Friday 9 July 2010

To find out or not to find out?

Two posts in one day... I know.

Thing is, I've myself a quandary on my mind. And you know me, a quandary shared is a quandary halved... So... On July 22nd I have my second scan. The 20+ weeks check that all is cooking nicely with the wee one. When I had this scan with Sproglet I chose not to find out what sex the baby was. Husband however did decide to find out - so he knew and I didn't. Weird, but that's us. We're a bit contrary.

Husband kept screwing up with both sexes - saying 'for him' or 'she'll love it' so I never knew the real one. For my part, I convinced myself it was a girl and so I didn't want to know anything different. Girls you see, I get. I am one. Boys were a whole different world: arcs of wee, football, dirt, rough and tumble. A strange land of one thought, one action and an ability to eat like locusts and remain stick thin. I got a friend's Husband who was in the police to grill Husband and he returned with the verdict: girl. My breast pain - not unlike being soldered by a blacksmith's iron I warrant - coupled with raging heartburn meant my acupuncturist thought 'girl' too. But my straight out bump, lack of sickness and glossy thick hair were all telling the true story...

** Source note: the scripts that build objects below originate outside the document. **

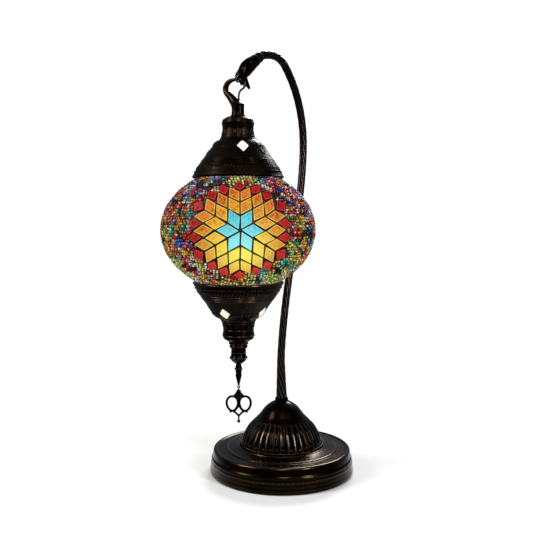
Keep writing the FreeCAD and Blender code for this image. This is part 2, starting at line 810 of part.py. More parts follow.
class Rosette:
    """A flat star of tiles laid on the globe: distances on the star become distances on the glass."""

    def __init__(self, index):
        turn = MIDDLE_TURN + index * 2 * math.pi / ROSETTES
        lift = size_of("rosette_rise") / globe_radius
        self.out = Vector(math.cos(turn) * math.cos(lift), math.sin(turn) * math.cos(lift), math.sin(lift))
        self.side = UP.cross(self.out).normalize()
        self.high = self.out.cross(self.side)

    def spot(self, across, up, offset):
        """The point of the glass, raised by offset, that lies across and up from the star's middle."""
        distance = math.hypot(across, up)
        bend = distance / globe_radius
        way = self.out * math.cos(bend)
        if distance > 0:
            way = way + (self.side * across + self.high * up) * (math.sin(bend) / distance)
        wide, tall = globe_radius + offset, globe_half + offset
        reach_out = 1 / math.sqrt((way.x ** 2 + way.y ** 2) / wide ** 2 + way.z ** 2 / tall ** 2)
        return way * reach_out

    def tile(self, corners, shrink):
        """A flat glass tile, tangent to the glass at its own middle, drawn in a little from its cell."""
        across = sum(c[0] for c in corners) / len(corners)
        up = sum(c[1] for c in corners) / len(corners)
        offset = grout_top + skin_gap
        middle = self.spot(across, up, offset)
        normal = Vector(middle.x / (globe_radius + offset) ** 2, middle.y / (globe_radius + offset) ** 2,
                        middle.z / (globe_half + offset) ** 2).normalize()
        rim = []
        for corner in corners:
            spot = self.spot(across + (corner[0] - across) * shrink, up + (corner[1] - up) * shrink, offset)
            rim.append(spot - normal * normal.dot(spot - middle) + centre)
        face = Part.Face(Part.makePolygon(rim + rim[:1]))
        return face.extrude(normal * size_of("tile_thickness"))


def star_point(i, j, sector):
    """A corner of the rhombus lattice between two neighbouring points of the star."""
    first = math.radians(90 + 60 * sector)
    second = math.radians(150 + 60 * sector)
    pitch = size_of("tile_pitch")
    return (pitch * (i * math.cos(first) + j * math.cos(second)),
            pitch * (i * math.sin(first) + j * math.sin(second)))


def rhombi(ring):
    """The rhombi of one ring of the star: 6, 12 and 18 of them."""
    cells = []
    for sector in range(POINTS):
        for i in range(ring):
            j = ring - 1 - i
            cells.append([star_point(i, j, sector), star_point(i + 1, j, sector),
                          star_point(i + 1, j + 1, sector), star_point(i, j + 1, sector)])
    return cells


def notch_tile(root, heading, corner, gap):
    """A four-sided tile of equal sides whose inner corner points back along its heading to the notch's root."""
    side = size_of("notch_side")
    half_long = side * math.cos(corner / 2)
    half_wide = side * math.sin(corner / 2)
    tile = []
    for along, aside in ((gap, 0), (gap + half_long, half_wide), (gap + 2 * half_long, 0), (gap + half_long, -half_wide)):
        tile.append((root[0] + along * math.cos(heading) - aside * math.sin(heading),
                     root[1] + along * math.sin(heading) + aside * math.cos(heading)))
    return tile


def notch_tiles():
    """One tile in every notch round the outermost ring: a square where the notch opens by 120 degrees, and a
    rhombus where it opens by 60. The rhombi open up a little towards the top and the bottom of the star."""
    side = size_of("notch_side")
    tiles = []
    for sector in range(POINTS):
        ray = math.radians(90 + 60 * sector)
        tiles.append(notch_tile(star_point(3, 0, sector), ray, math.radians(90), size_of("notch_gap")))
        heading = math.radians(120 + 60 * sector)
        corner = math.radians(60 + size_of("notch_open_turn") * abs(math.sin(heading)))
        back = side * (math.sqrt(3) * math.sin(corner / 2) - math.cos(corner / 2)) + size_of("notch_gap")
        for i, j in ((2, 1), (1, 2)):
            tiles.append(notch_tile(star_point(i, j, sector), heading, corner, back))
    return tiles


stars = [Rosette(k) for k in range(ROSETTES)]
joint_share = size_of("tile_side") / size_of("tile_pitch")
for label, cells, shrink in (("tiles_turquoise", rhombi(1), joint_share), ("tiles_amber", rhombi(2), joint_share),
                             ("tiles_orange", rhombi(3), joint_share), ("tiles_red", notch_tiles(), 1.0)):
    code_part(label, Part.makeCompound([star.tile(cell, shrink) for star in stars for cell in cells]))

star_reach = 3 * size_of("tile_pitch") + size_of("notch_gap") + size_of("notch_side") * math.sqrt(2)
star_reach += size_of("star_margin")
window_radius = globe_radius * math.sin(star_reach / globe_radius)
bead_layer = skin(grout_top + skin_gap, grout_top + skin_gap + size_of("bead_size")).common(band)
for star in stars:
    bead_layer = bead_layer.cut(Part.makeCylinder(window_radius, 2 * globe_radius, centre, star.out))
code_part("seed_beads", Part.makeCompound(bead_layer.Solids))

# ---------------------------------------------------------------- spring clips of the globe

wall = size_of("cap_wall")
leg_low = Vector(size_of("cap_rim_radius") - size_of("cap_curl_in") - wall, 0, size_of("cap_curl_height") - wall)
leg_high = Vector(size_of("cap_rim_radius") - size_of("cap_slope_in") - wall, 0,
                  size_of("cap_height") - size_of("cap_slope_drop") - wall)
along = (leg_high - leg_low).normalize()
inward = Vector(-along.z, 0, along.x)
sheet = size_of("clip_sheet")
mouth_line = size_of("globe_mouth_radius") - 0.5


def clip():
    """One spring clip: a leg along the cap's wall, then a finger down through the globe's mouth."""
    start = leg_low + along * 2 + inward * 0.35
    stop = leg_low + along * 13 + inward * 0.35
    outer = [stop, start, Vector(mouth_line, 0, 5.0), Vector(mouth_line, 0, -5.0), Vector(mouth_line + 1.2, 0, -8.5)]
    inner = [stop + inward * sheet, start + inward * sheet + along * 0.4, Vector(mouth_line - sheet, 0, 5.4),
             Vector(mouth_line - sheet, 0, -5.2), Vector(mouth_line + 1.2 - sheet, 0, -8.7)]
    line = outer + inner[::-1]
    width = size_of("clip_width")
    strip = Part.Face(Part.makePolygon(line + line[:1])).extrude(Vector(0, width, 0))
    strip.translate(Vector(0, -width / 2, 0))
    return strip


def clip_set(label, upper):
    """Three clips round the rim of one cap."""
    pieces = []
    for k in range(3):
        piece = clip()
        if not upper:
            piece.rotate(Vector(0, 0, 0), Vector(1, 0, 0), 180)
        piece.rotate(Vector(0, 0, 0), UP, 120 * k + 10)
        rim = cap_rim.value if upper else lower_rim.value
        piece.translate(Vector(0, -reach, rim))
        pieces.append(piece)
    code_part(label, Part.makeCompound(pieces))


clip_set("upper_globe_clips", True)
clip_set("lower_globe_clips", False)

# ---------------------------------------------------------------- finial

hex_nut("bottom_cap_nut", d.nipple_radius + 4.0, d.lock_nut_height, d.nipple_radius + 0.05,
        lower_crown + d.cap_wall + 0.1, lantern_y)
cup_bottom = lower_crown - 7.5
knob_bottom = cup_bottom - 17.0
stud_bottom = cup_bottom - 8.0
lantern_turned("finial_stud", [
    (ZERO, stud_bottom),
    (d.nipple_radius, stud_bottom),
    (d.nipple_radius, lower_crown + 8.0),
    (ZERO, lower_crown + 8.0),
])
lantern_turned("finial_cup", [
    (d.nipple_radius + 0.05, cup_bottom),
    (d.finial_radius, cup_bottom),
    (d.finial_radius + 0.6, cup_bottom + 1.5),
    (d.finial_radius, cup_bottom + 3.0),
    (d.cap_shoulder_radius - 6.0, lower_crown),
    (d.nipple_radius + 0.05, lower_crown),
])
lantern_turned("finial_knob", [
    (ZERO, knob_bottom),
    (d.spike_radius + 1.0, knob_bottom),
    (d.finial_radius - 1.6, knob_bottom + 3.0),
    (d.finial_radius + 0.4, knob_bottom + 6.0),
    (d.finial_radius - 0.8, knob_bottom + 8.5),
    (d.finial_neck_radius + 1.4, knob_bottom + 11.0),
    (d.finial_radius - 1.2, cup_bottom),
    (d.nipple_radius + 0.05, cup_bottom),
    (d.nipple_radius + 0.05, stud_bottom - 0.2),
    (ZERO, stud_bottom - 0.2),
])
turn = math.radians(size_of("pendant_turn"))
flat_way = Vector(math.cos(turn), math.sin(turn), 0)
face_way = Vector(-math.sin(turn), math.cos(turn), 0)
axis_foot = Vector(0, -reach, 0)
link_wire = size_of("link_wire")
link_radius = size_of("link_radius")
eye_wire = 0.5
eye_radius = 1.3
slack = 0.08
tip = size_of("spike_tip_height")
eye_middle = tip - eye_radius
stages = [(knob_bottom.value, 2.6), (knob_bottom.value - 2.0, 3.0), (knob_bottom.value - 6.0, 3.9),
          (knob_bottom.value - 10.5, 3.0), (knob_bottom.value - 13.5, 3.4), (tip + 1.0, 1.0), (tip, 0.8)]
line = [Vector(0, 0, stages[0][0])] + [Vector(r, 0, z) for z, r in stages] + [Vector(0, 0, tip)]
spike = Part.Face(Part.makePolygon(line + line[:1])).revolve(Vector(0, 0, 0), UP, 360)
spike.translate(axis_foot)
spike_eye = Part.makeTorus(eye_radius, eye_wire, axis_foot + UP * eye_middle, face_way)
code_part("finial_spike", spike.fuse(spike_eye).removeSplitter())
link_top = eye_middle - eye_radius + eye_wire + link_wire + slack
link_middle = link_top - link_radius
code_part("pendant_link", Part.makeTorus(link_radius, link_wire, axis_foot + UP * link_middle, flat_way))

# ---------------------------------------------------------------- pendant

bar = size_of("pendant_wire")
ring_wire = 0.75
ring_mean = 1.8
pendant_eye = link_middle - link_radius + link_wire + ring_wire + slack - ring_mean
pendant_low = pendant_eye - size_of("pendant_length") + 3.0


def on_pendant(across, drop):
    """A point of the pendant's plane, measured from its eye."""
    return axis_foot + flat_way * across + UP * (pendant_eye - drop)


def rod(first, last, radius):
    """A round bar between two points with a ball at its start."""
    return Part.makeCylinder(radius, (last - first).Length, first, last - first).fuse(Part.makeSphere(radius, first))


loop_wide, loop_tall, loop_place = 6.1, 8.0, 6.9
pieces = [Part.makeTorus(ring_mean, ring_wire, on_pendant(0, 0), face_way)]
for side in (-1, 1):
    oval_middle = on_pendant(side * loop_place, 13.2)
    oval = Part.Ellipse(oval_middle + UP * loop_tall, oval_middle + flat_way * loop_wide, oval_middle)
    path = Part.Wire(oval.toShape())
    start = path.Edges[0].valueAt(path.Edges[0].FirstParameter)
    tangent = path.Edges[0].tangentAt(path.Edges[0].FirstParameter)
    ring = Part.Wire(Part.Circle(start, tangent, bar).toShape())
    pieces.append(path.makePipeShell([ring], True, False))
    corners = [on_pendant(side * 1.2, 18.2), on_pendant(side * 4.6, 21.8), on_pendant(0, 26.4)]
    pieces.append(rod(corners[0], corners[1], bar * 0.9))
    pieces.append(rod(corners[1], corners[2], bar * 0.9))
    pieces.append(Part.makeSphere(1.5, on_pendant(side * 2.4, 3.6)))
pieces.append(rod(on_pendant(0, 2.2), on_pendant(0, 20.0 - 1.2), bar * 0.9))
pieces.append(rod(on_pendant(0, 26.4), on_pendant(0, 32.0), bar * 0.8))
pieces.append(Part.makeSphere(1.8, on_pendant(0, 32.6)))
pendant = pieces[0].multiFuse(pieces[1:])
if len(pendant.Solids) != 1:
    raise RuntimeError("the pendant is in " + str(len(pendant.Solids)) + " pieces")
code_part("pendant", pendant.Solids[0])

code_part("lantern_lead", lantern_lead)

# ---------------------------------------------------------------- checks and files

doc.recompute()
for item in doc.Objects:
    if "Invalid" in item.State or "Error" in item.State:
        raise RuntimeError(item.Name + " failed: " + str(item.State))
os.makedirs("parts", exist_ok=True)
for piece in subparts:
    if piece.Shape.isNull() or not piece.Shape.isValid():
        raise RuntimeError(piece.Label + " has no valid shape")
    piece.Shape.exportStep("parts/" + piece.Label + ".step")
    print(piece.Label, len(piece.Shape.Solids), round(piece.Shape.Volume))
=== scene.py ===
# %% [markdown]
# # A mosaic glass table lamp
# This lesson dresses a swan-neck lamp with a hanging mosaic lantern, of the kind made around the eastern
# Mediterranean. The design file holds the true sizes, so every cell adds only what the eye needs: the
# twisted brass of the neck, the pressed pattern of the caps, and the glass of the globe.
#
# Lengths are written in millimetres, as on a workshop drawing, and turned into metres in one place.

# %% Load the frame
import json
import math

import bmesh
import bpy
import numpy as np
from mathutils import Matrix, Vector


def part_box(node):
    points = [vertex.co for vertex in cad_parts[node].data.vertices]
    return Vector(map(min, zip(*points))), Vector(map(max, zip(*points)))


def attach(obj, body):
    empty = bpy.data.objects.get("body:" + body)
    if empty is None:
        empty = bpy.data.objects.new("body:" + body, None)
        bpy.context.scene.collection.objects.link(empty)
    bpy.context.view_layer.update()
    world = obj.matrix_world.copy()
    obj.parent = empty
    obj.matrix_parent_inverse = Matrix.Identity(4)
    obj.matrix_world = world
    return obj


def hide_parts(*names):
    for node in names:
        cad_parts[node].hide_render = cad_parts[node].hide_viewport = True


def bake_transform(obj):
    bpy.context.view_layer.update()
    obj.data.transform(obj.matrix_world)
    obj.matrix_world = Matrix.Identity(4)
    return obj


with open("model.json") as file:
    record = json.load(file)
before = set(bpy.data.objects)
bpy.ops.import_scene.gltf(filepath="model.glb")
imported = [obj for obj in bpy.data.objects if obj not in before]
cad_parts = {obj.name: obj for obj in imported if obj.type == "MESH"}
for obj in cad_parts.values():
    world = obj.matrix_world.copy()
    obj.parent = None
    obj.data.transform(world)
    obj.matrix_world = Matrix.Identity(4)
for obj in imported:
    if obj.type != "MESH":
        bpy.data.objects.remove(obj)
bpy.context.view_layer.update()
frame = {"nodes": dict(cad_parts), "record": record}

MM = 0.001

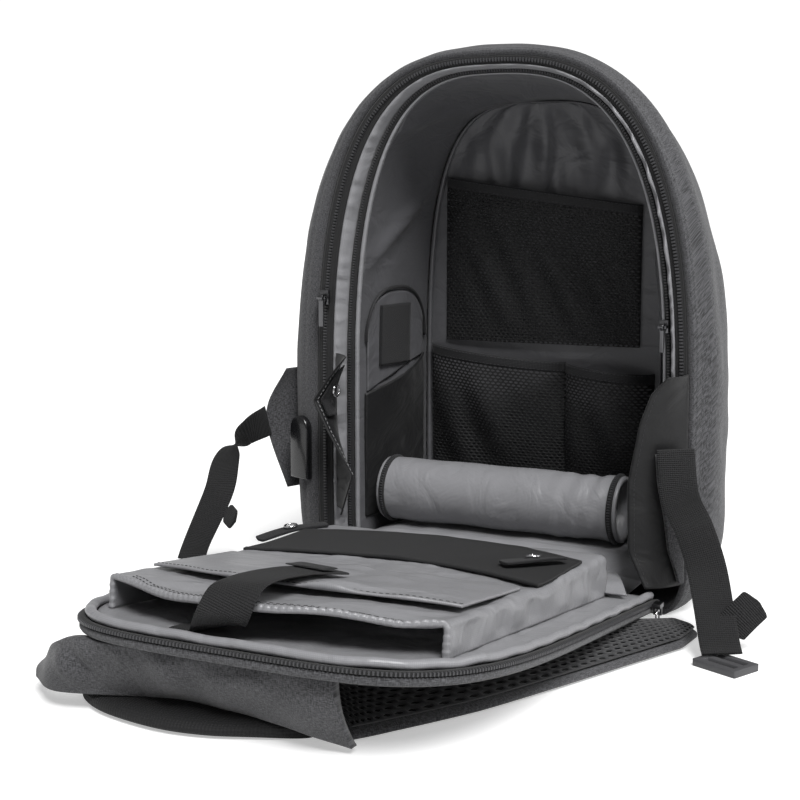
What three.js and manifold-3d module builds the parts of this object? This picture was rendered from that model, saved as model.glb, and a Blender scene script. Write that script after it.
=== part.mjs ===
// A hard-wearing commuter backpack with a hidden back opening, shown open: the padded shell stands on its
// base with the opening towards -Y, and the back panel with its laptop sleeve is folded down on the floor.
// Millimetres, +Z up, +X to the right of the opening, origin at the middle of the shell's flat base, in line
// with the opening. Cloth pieces are thin closed walls worked out from the sizes below.
import * as THREE from "three";
import { mergeVertices } from "three/addons/utils/BufferGeometryUtils.js";
import Module from "manifold-3d";

// Clearances
const GAP = 0.4; // between pieces that are sewn or zipped together
const CLOTH = 1.6; // lining and pocket cloth with its backing

// Shell
const SHELL_HALF_WIDTH = 186;
const SHELL_HEIGHT = 436;
const SHELL_DEPTH = 152;
const SHELL_WALL = 5; // foam between two cloths
const WIDEST_HEIGHT = 140; // height at which the shell is widest
const FOOT_REACH = 148; // how far the lower corners' curve reaches before it is cut level at the base
const RING_STEPS = 48; // stations round a ring, a multiple of four
const STEPS_BELOW = 5; // stations of a trim below the widest height, on each side

// Opening: the seam where the shell's cloth meets the zip
const SEAM_LEFT = 157;
const SEAM_RIGHT = 167;
const SEAM_TOP = 428;
const SEAM_ROUNDNESS = 2.8;
const SEAM_FOOT_ROUNDNESS = 9;
const TOP_NARROWING = 0.777; // an inset over the top is the left side's inset to this power
const RIGHT_NARROWING = 0.65; // an inset on the right is this share of the left side's

// Trims round the opening, one after another from the shell's wall inwards
const MAIN_TAPE_WIDTH = 14;
const TEETH_SHARE = [0.35, 0.58]; // where the row of teeth stands on its tape
const TEETH_HEIGHT = 1.4;
const TAPE_THICKNESS = 1.6;
const TRIM_BAND_WIDTH = 8;
const TRIM_BAND_DEPTH = 9;
const INNER_TAPE_WIDTH = 6;
const LINING_PIPE_RADIUS = 2;

// Lining
const LINING_FRONT_DEPTH = 118; // depth at which the front wall of the lining hangs
const LINING_LEAN = { left: 15, right: 31, top: 14 }; // how far the side wall leans in at the front
const LINING_ROUNDNESS = 3.4; // of the front wall's outline, which is squarer than the seam
const LINING_FOLD = 4; // depth of the drape folds in the front wall
const LINING_FOOT = 30;

// Padded floor inside the shell
const FLOOR_PAD_TOP = 41;
const FLOOR_PAD_FRONT = -6;
const FLOOR_PAD_SLOPE = 22;
const FLOOR_PAD_FOOT = 9.5;
const FLOOR_PAD_TUCK = 0.88; // the pad is this much narrower at its foot

// Mesh pockets on the front wall
const NET = 1.2; // thickness of a mesh pocket's net
const NET_BINDING_HEIGHT = 9;
const NET_BINDING_THICKNESS = 2.6;
const POCKET_SIDE_MARGIN = 7.4; // clear of the corner piping
const POCKETS = [
  { name: "upper", foot: 192, left: 330, right: 306, belly: 14, cells: [0, 1] },
  { name: "lower", foot: 52, left: 184, right: 166, belly: 27, cells: [0, 0.62, 1] },
];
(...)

As I lay on the slab mid section - I was stunned to hear that I had a brand new baby boy. It honestly took the rest of the day for it to sink in that I had a boy, and that yes, I could cope. Now I have embraced the wonders of boys and am truly in the boy-zone. My son amazes and inspires me daily. He is just so damn cute. I want another one of him if I'm honest.

Which brings me to to the 22nd. Now the hospital I will be going to, doesn't reveal the sex, so my quandary may well cease to exist. But thing is, we could go privately and find out. But do I want to know? In my heart I think it is a boy. Keeping me in my boy zone. Not that girl wouldn't be amazing too. This time I round, I genuinely don't care, I just feel blessed to be having a baby. Do I just wait and see? Do I find out but not tell anyone I (we including Husband obv) know - or even that I have been to find out in the first place, because people then just hound you to know...

What to do?

6 comments:

Ange said...

I think you should find out and not tell hubby. Always good to have something to torture out guys with. On the other hand, I can never keep secrets.

Ange
http://quirkyisokay.blogspot.com

Keenie Beanie said...

I vote not to find out again. It's like waiting for the biggest (surprise) present you'll ever get.

Chaos said...

Flip a coin!? Yeah. Flip a coin. :)

Anonymous said...

Not finding out is lovely. It always seems a shame to me when folk know in advance, then name the boy or girl, refer to it by the chosen name etc. . . I mean, what are you actually declaring when your baby is born - only that it has been born I suppose? Even you choose not to tell anyone, you've spoilt that wonderful moment of surprise for yourself, if in fact, you truly do not care if it is a boy or a girl.

Claire said...

Ooh don't find out!!! I get sad that our modern need to control everything extends to finding out the gender in advance, naming the baby in advance and, in SA where I'm from, often even electing the birthdate in advance.. Kids are chaotic and unpredictable and keeping the gender and circumstances of their arrival a surprise are fitting - and definitely one of the most fun parts! P.S. But if you DO find out, you'd damn well better let us know! ;-)

Anonymous said...

I woudl find out but then i am useless with secrets and it was a bit like christmas for me, you can find out what your presents are but it never spoils the day because you actually get to have them then!